All in a Day's work: Sophie's rapid rise

Melbourne Stars' rookie left-arm spinner Sophie Day has come on in leaps and bounds throughout WBBL|06, and is just getting started

Earlier this year, Sophie Day was bowling to the world's best batters … as a net bowler, during the ICC T20 World Cup.

Now, she is bowling to the world's best batters in the Rebel WBBL, after winning her first contract with the Melbourne Stars.

Day is something of a late bloomer in the cricket world, only taking up the sport during her final year of high school, but she is quickly making up for lost time.

The 22-year-old, who also earned her first Victorian contract this year, arrived in Sydney hoping to potentially make a debut at some point during WBBL|06.

The left-arm spinner was pleasantly surprised to be named in the Stars XI for their opening match … and their second … and their third … but when all three games were washed out before she had a chance to bowl, Day began to wonder if she was cursed.

"I did start to think it was me," Day told cricket.com.au. "Then the first over I bowled, as I was handed the ball, the rain started again.

"But it was great to finally play a game, my nerves were starting to build up over the course of a few days.

"It's crazy you look down the other end and see (the best players in the world) ... I've only ever watched them on TV and I've looked up to them, and now I'm bowling against them, it's a bit surreal."

Now, she has taken the field in all 11 of the Stars' completed matches, taking 10 wickets to help her team finish on top of the table and reach their first finals campaign.

It has been a rapid rise for Day, who only took up cricket during Year 12, after quitting hockey.

With her parents insisting she continue to play a sport, she decided to join her dad at the local cricket club in Warrandyte, where she played as a batter.

Her potential quickly spotted, she signed with women's premier club Plenty Valley – and when they were in want of a left-arm spinner, Day figured she would give it a crack.

"I wasn't a big studier, so I said I'd play cricket with dad, and that takes up the whole day so I don't have to study," Day laughed.

Unlike the vast majority of her Victorian and Stars teammates, who rose through the underage pathways, Day then forged her way to the elite level through her grade cricket form.

She won opportunities with the Victorian futures squad, before signing on as a net bowler for the T20 World Cup, which gave her a taste of bowling to the likes of Sophie Devine, Smriti Mandhana and Alyssa Healy.

"I learnt so much being able to bowl to players with such high standards," Day said.

"I learnt what I needed to do if I ever wanted to play alongside them in the Big Bash."

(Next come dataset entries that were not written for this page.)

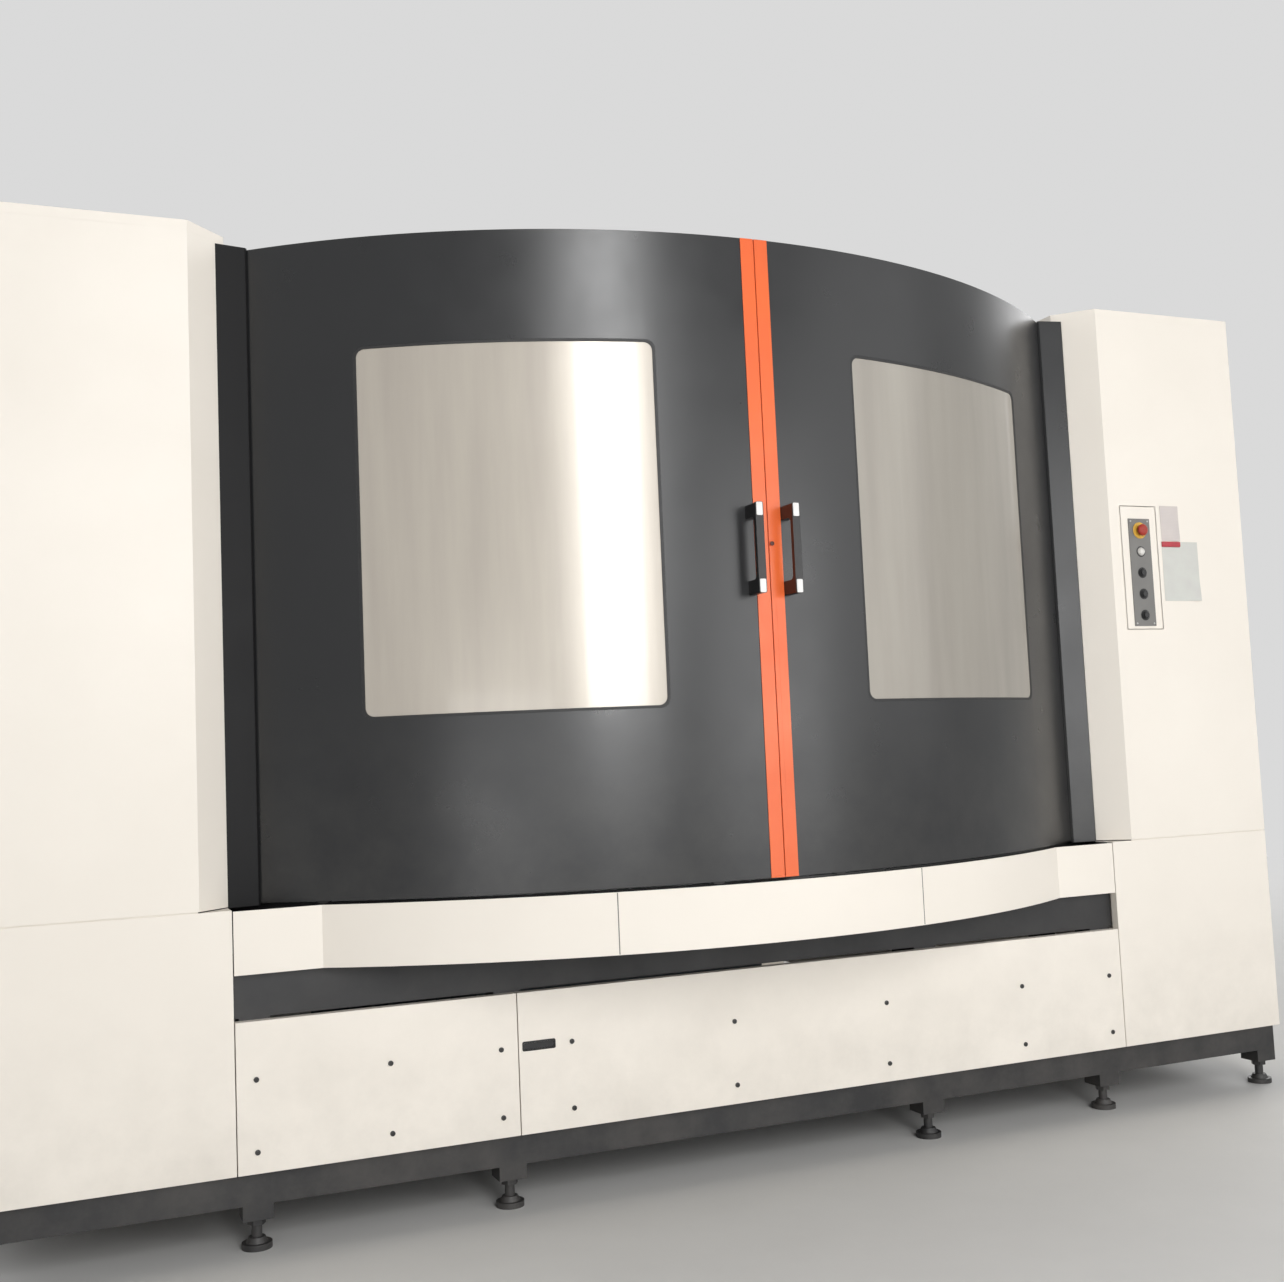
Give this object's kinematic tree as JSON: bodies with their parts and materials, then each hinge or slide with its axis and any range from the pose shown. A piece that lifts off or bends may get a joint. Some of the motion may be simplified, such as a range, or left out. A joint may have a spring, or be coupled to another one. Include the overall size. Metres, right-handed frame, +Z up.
{
  "type": "cnc machining center",
  "caption": "Horizontal machining centre with a rotary pallet changer behind curved sliding doors, white columns, tool magazine, chip conveyor and tank.",
  "frame": {"origin": "bottom centre of the bounding box, on the floor", "axes": "+Z up, +Y to the back, the curved doors face -Y"},
  "size_m": [4.28, 5.1336, 2.762],
  "materials": {
    "warm_white_enamel": "fine powder coat, satin",
    "charcoal_enamel": "satin, soft vertical sheen",
    "pane": "reflective laminated safety pane",
    "black_rubber": "matte",
    "orange_trim": "satin",
    "black_plastic": "fine grain",
    "black_frame": "matte",
    "castings": "painted casting",
    "machined_steel": "ground and turned",
    "lining_steel": "brushed sheet",
    "aluminium_panel": "brushed",
    "strip_grey": "satin",
    "stop_yellow": "smooth",
    "stop_red": "smooth",
    "lamp_white": "translucent cap",
    "fork_yellow": "worn enamel",
    "grey_enamel": "satin"
  },
  "bodies": {
    "machine": {"bed": "castings", "levelling_feet": "black_frame", "front_frame": "black_frame", "left_column_cover": "warm_white_enamel", "right_column_cover": "warm_white_enamel", "roof_panels": "warm_white_enamel", "door_frame": "black_frame", "front_apron": "warm_white_enamel", "skirt_panels": "warm_white_enamel", "station_lining": "lining_steel", "bulkhead": "aluminium_panel", "machine_covers": "warm_white_enamel", "electrical_cabinet": "warm_white_enamel", "changer_base": "castings", "feed_motors": "black_frame", "magazine_frame": "castings", "chip_conveyor": "grey_enamel", "coolant_tank": "grey_enamel", "button_plate": "strip_grey", "button_bezels": "black_plastic", "stop_collar": "stop_yellow", "station_lamp": "lamp_white", "magazine_window": "pane"},
    "left_door": {"left_door_leaf": "charcoal_enamel", "left_window_seal": "black_rubber", "left_window": "pane", "left_edge_trim": "orange_trim", "left_handle": "black_plastic"},
    "left_inner_roller": {"left_inner_roller": "machined_steel"},
    "left_outer_roller": {"left_outer_roller": "machined_steel"},
    "right_door": {"right_door_leaf": "charcoal_enamel", "right_window_seal": "black_rubber", "right_window": "pane", "right_edge_trim": "orange_trim", "right_handle": "black_plastic"},
    "right_inner_roller": {"right_inner_roller": "machined_steel"},
    "right_outer_roller": {"right_outer_roller": "machined_steel"},
    "changer_lift": {"changer_column": "machined_steel"},
    "changer_turn": {"changer_fork": "fork_yellow", "changer_partition": "aluminium_panel", "pallets": "machined_steel"},
    "saddle": {"table_saddle": "castings"},
    "table": {"rotary_table": "machined_steel"},
    "column": {"machine_column": "grey_enamel"},
    "head": {"spindle_head": "grey_enamel"},
    "spindle": {"spindle": "machined_steel"},
    "x_screw": {"x_screw": "machined_steel"},
    "y_screw": {"y_screw": "machined_steel"},
    "z_screw": {"z_screw": "machined_steel"},
    "disc": {"magazine_disc": "castings"},
    "arm_slide": {"arm_shaft": "machined_steel"},
    "arm": {"exchange_arm": "castings"},
    "cabinet_door": {"cabinet_door": "warm_white_enamel"},
    "side_door": {"side_door": "charcoal_enamel"},
    "control_panel": {"control_panel": "charcoal_enamel"},
    "stop_press": {"stop_stem": "machined_steel"},
    "stop_twist": {"stop_head": "stop_red"},
    "upper_button": {"upper_button": "black_plastic"},
    "middle_button": {"middle_button": "black_plastic"},
    "lower_button": {"lower_button": "black_plastic"}
  },
  "joints": [
    {"name": "left_door_travel", "type": "hinge", "parent": "machine", "child": "left_door", "pos_m": [0, -0.28321, 1.815], "axis": [0, 0, 1], "range_deg": [-33, 0]},
    {"name": "right_door_travel", "type": "hinge", "parent": "machine", "child": "right_door", "pos_m": [0, -0.28321, 1.815], "axis": [0, 0, 1], "range_deg": [0, 33]},
    {"name": "left_inner_roller_turn", "type": "hinge", "parent": "left_door", "child": "left_inner_roller", "pos_m": [-0.19087, -2.46488, 0.9253], "axis": [-0.0872, -0.9962, 0], "continuous": true},
    {"name": "left_outer_roller_turn", "type": "hinge", "parent": "left_door", "child": "left_outer_roller", "pos_m": [-1.20874, -2.10942, 0.9253], "axis": [-0.5519, -0.8339, 0], "continuous": true},
    {"name": "right_inner_roller_turn", "type": "hinge", "parent": "right_door", "child": "right_inner_roller", "pos_m": [0.19087, -2.46488, 0.9253], "axis": [0.0872, -0.9962, 0], "continuous": true},
    {"name": "right_outer_roller_turn", "type": "hinge", "parent": "right_door", "child": "right_outer_roller", "pos_m": [1.20874, -2.10942, 0.9253], "axis": [0.5519, -0.8339, 0], "continuous": true},
    {"name": "changer_raise", "type": "slide", "parent": "machine", "child": "changer_lift", "axis": [0, 0, 1], "range_m": [-0.04, 0]},
    {"name": "changer_turn", "type": "hinge", "parent": "changer_lift", "child": "changer_turn", "pos_m": [0, -1.03321, 1.1], "axis": [0, 0, 1], "range_deg": [0, 180]},
    {"name": "z_feed", "type": "slide", "parent": "machine", "child": "saddle", "axis": [0, 1, 0], "range_m": [0, 0.6]},
    {"name": "b_axis", "type": "hinge", "parent": "saddle", "child": "table", "pos_m": [0, -0.18321, 0.98], "axis": [0, 0, 1], "continuous": true},
    {"name": "x_feed", "type": "slide", "parent": "machine", "child": "column", "axis": [1, 0, 0], "range_m": [-0.4, 0.4]},
    {"name": "y_feed", "type": "slide", "parent": "column", "child": "head", "axis": [0, 0, 1], "range_m": [-0.3, 0.5]},
    {"name": "spindle_turn", "type": "hinge", "parent": "head", "child": "spindle", "pos_m": [0, 0.96679, 1.65], "axis": [0, 1, 0], "continuous": true},
    {"name": "x_screw_turn", "type": "hinge", "parent": "machine", "child": "x_screw", "pos_m": [0, 1.57679, 0.69], "axis": [1, 0, 0], "continuous": true},
    {"name": "z_screw_turn", "type": "hinge", "parent": "machine", "child": "z_screw", "pos_m": [0, 0.16679, 0.69], "axis": [0, 1, 0], "continuous": true},
    {"name": "y_screw_turn", "type": "hinge", "parent": "column", "child": "y_screw", "pos_m": [0, 1.28679, 1.7], "axis": [0, 0, 1], "continuous": true},
    {"name": "disc_turn", "type": "hinge", "parent": "machine", "child": "disc", "pos_m": [-1.6, 0.99679, 1.65], "axis": [0, 1, 0], "continuous": true},
    {"name": "arm_reach", "type": "slide", "parent": "machine", "child": "arm_slide", "axis": [0, -1, 0], "range_m": [0, 0.12]},
    {"name": "arm_turn", "type": "hinge", "parent": "arm_slide", "child": "arm", "pos_m": [-0.8, 0.89979, 1.65], "axis": [0, 1, 0], "range_deg": [0, 180]},
    {"name": "cabinet_door_swing", "type": "hinge", "parent": "machine", "child": "cabinet_door", "pos_m": [2.0663, 1.43879, 1.25], "axis": [0, 0, 1], "range_deg": [-110, 0]},
    {"name": "side_door_travel", "type": "slide", "parent": "machine", "child": "side_door", "axis": [0, 1, 0], "range_m": [0, 0.8]},
    {"name": "control_panel_swing", "type": "hinge", "parent": "machine", "child": "control_panel", "pos_m": [1.77, -0.77321, 1.5], "axis": [0, 0, 1], "range_deg": [-90, 0]},
    {"name": "stop_press", "type": "slide", "parent": "machine", "child": "stop_press", "axis": [0, 1, 0], "range_m": [0, 0.005]},
    {"name": "stop_twist", "type": "hinge", "parent": "stop_press", "child": "stop_twist", "pos_m": [1.665, -2.15121, 1.971], "axis": [0, 1, 0], "range_deg": [0, 45]},
    {"name": "upper_press", "type": "slide", "parent": "machine", "child": "upper_button", "axis": [0, 1, 0], "range_m": [0, 0.004], "stiffness_N_per_m": 400},
    {"name": "middle_press", "type": "slide", "parent": "machine", "child": "middle_button", "axis": [0, 1, 0], "range_m": [0, 0.004], "stiffness_N_per_m": 400},
    {"name": "lower_press", "type": "slide", "parent": "machine", "child": "lower_button", "axis": [0, 1, 0], "range_m": [0, 0.004], "stiffness_N_per_m": 400}
  ],
  "couplings": [
    {"joint": "left_inner_roller_turn", "follows": "left_door_travel", "ratio": -73},
    {"joint": "left_outer_roller_turn", "follows": "left_door_travel", "ratio": -73},
    {"joint": "right_inner_roller_turn", "follows": "right_door_travel", "ratio": -73},
    {"joint": "right_outer_roller_turn", "follows": "right_door_travel", "ratio": -73},
    {"joint": "x_screw_turn", "follows": "x_feed", "rad_per_m": 314.16},
    {"joint": "y_screw_turn", "follows": "y_feed", "rad_per_m": 314.16},
    {"joint": "z_screw_turn", "follows": "z_feed", "rad_per_m": 314.16}
  ]
}
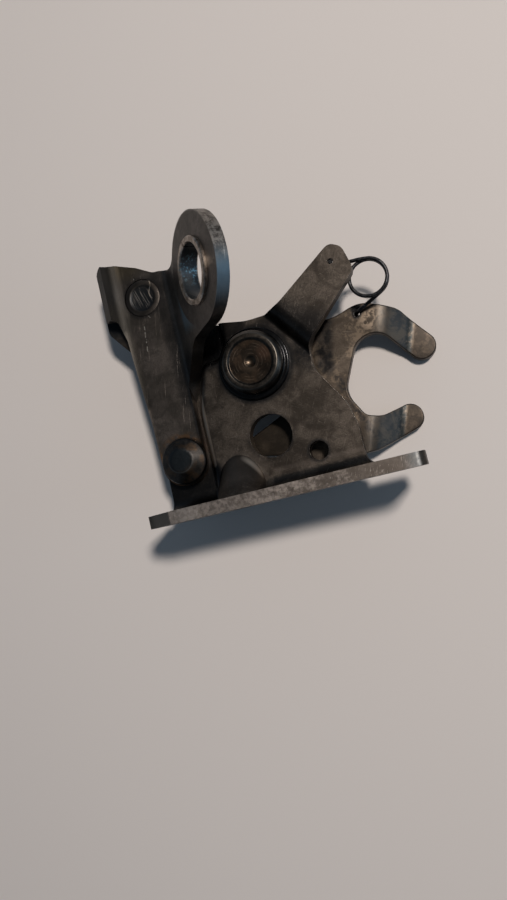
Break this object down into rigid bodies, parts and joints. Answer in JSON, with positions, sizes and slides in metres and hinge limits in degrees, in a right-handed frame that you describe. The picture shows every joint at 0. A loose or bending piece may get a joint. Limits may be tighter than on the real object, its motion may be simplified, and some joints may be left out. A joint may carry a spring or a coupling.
{
  "type": "reverse shift holder",
  "caption": "Pressed steel gearbox bracket with a bolting flange, a folded guide ear with a bush, and a C-shaped reverse fork swinging on a headed pin against a wire spring.",
  "frame": {"origin": "centre between the two flange bolt holes, on the outer face of the flange that sits on the gearbox", "axes": "mounting face looks along -Y, the web stands along +Y with its front towards +Z, the fork opens towards +X"},
  "size_m": [0.0923, 0.0799, 0.0433],
  "materials": {
    "holder_steel": "satin, oily and scratched",
    "arm_steel": "satin, oily and scratched",
    "bush_steel": "worn bright",
    "rivet_steel": "dark, heat tinted",
    "pin_steel": "turned, brown tint",
    "fork_steel": "hardened, blued",
    "spring_wire": "dark spring wire"
  },
  "bodies": {
    "holder": {"holder_plate": "holder_steel", "guide_arm": "arm_steel", "guide_bush": "bush_steel", "lower_rivet": "rivet_steel", "upper_rivet": "rivet_steel", "pivot_pin": "pin_steel", "pivot_washer": "pin_steel", "return_spring": "spring_wire"},
    "fork": {"reverse_fork": "fork_steel"}
  },
  "joints": [
    {"name": "fork_swing", "type": "hinge", "parent": "holder", "child": "fork", "pos_m": [-0.0029, 0.0389, -0.0189], "axis": [0, 0, 1], "range_deg": [0, 13], "stiffness_Nm_per_rad": 0.15, "springref_deg": -20.05, "deforming": ["return_spring"]}
  ]
}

In May, Victoria came knocking with a contract, and while a winter of training under strict bio-secure conditions in Melbourne does not sound ideal, it proved the perfect setting for Day to hone her skills against the world's best.

"The restrictions were tricky down in Victoria but I got to spend time with all the Aussie girls in the Victorian set-up, so for me it was a positive," she explained.

"I got to train alongside Meg Lanning, Ellyse Perry, Sophie Molineux and Elyse Villani … whereas they would usually have been overseas on tour.

"To have them around for my first preseason in a high-performance set-up, you can't get much better."

When she isn't training or playing, Day is indulging her other great love: art.

Currently completing a Fine Arts degree at the Victorian College of the Arts, Day can see plenty of similarities between art and cricket – and her sport inspires her creative pursuits.

While she has not been indulging in anything much more than the odd sketch in the WBBL Village, she does believe her two passions provide balance.

"I love to paint," she said. "I've always loved art and sport and I think the two work together nicely.

"I go about them in a very similar way, I'm very structured with how I train and how I look at my cricket and same with my painting, I've got a formula with the way I like to go about it.

"Both industries can be quite consuming and having the two is a really good outlet for me.

"I also do a lot of paintings on cricket – I like to look at stats and wagon wheels, and when we look at that stuff in cricket, I see (potential) paintings, so it gives me heaps of ideas and inspiration."

A prodigiously hard worker, Day is tireless whether is it in the nets, fielding or simply running laps.

The chance to work under the leadership of Lanning and the mentoring of new Stars coach Trent Woodhill has been invaluable, she believes, with the pair backing her to learn on the job.

"Trent has been fantastic ... the confidence he has shown in me, has given me so much confidence (in return)," Day explained.

"And Meg showing that she trusts me and she'll give me a go, I've learnt so much from being able to bowl in all stages of the game.

"I've grown so much in my game from that.

"I came here not expecting anything at all, I hoped to play maybe one game, if that.

"To now have played all the games has been pretty crazy and I've loved every minute of it.

"I'm so grateful to the Stars to give me the opportunity to do that, and to let me learn out on the field.

"I know sometimes I make mistakes, but for them to give me the freedom to make those mistakes on the field is massive for me."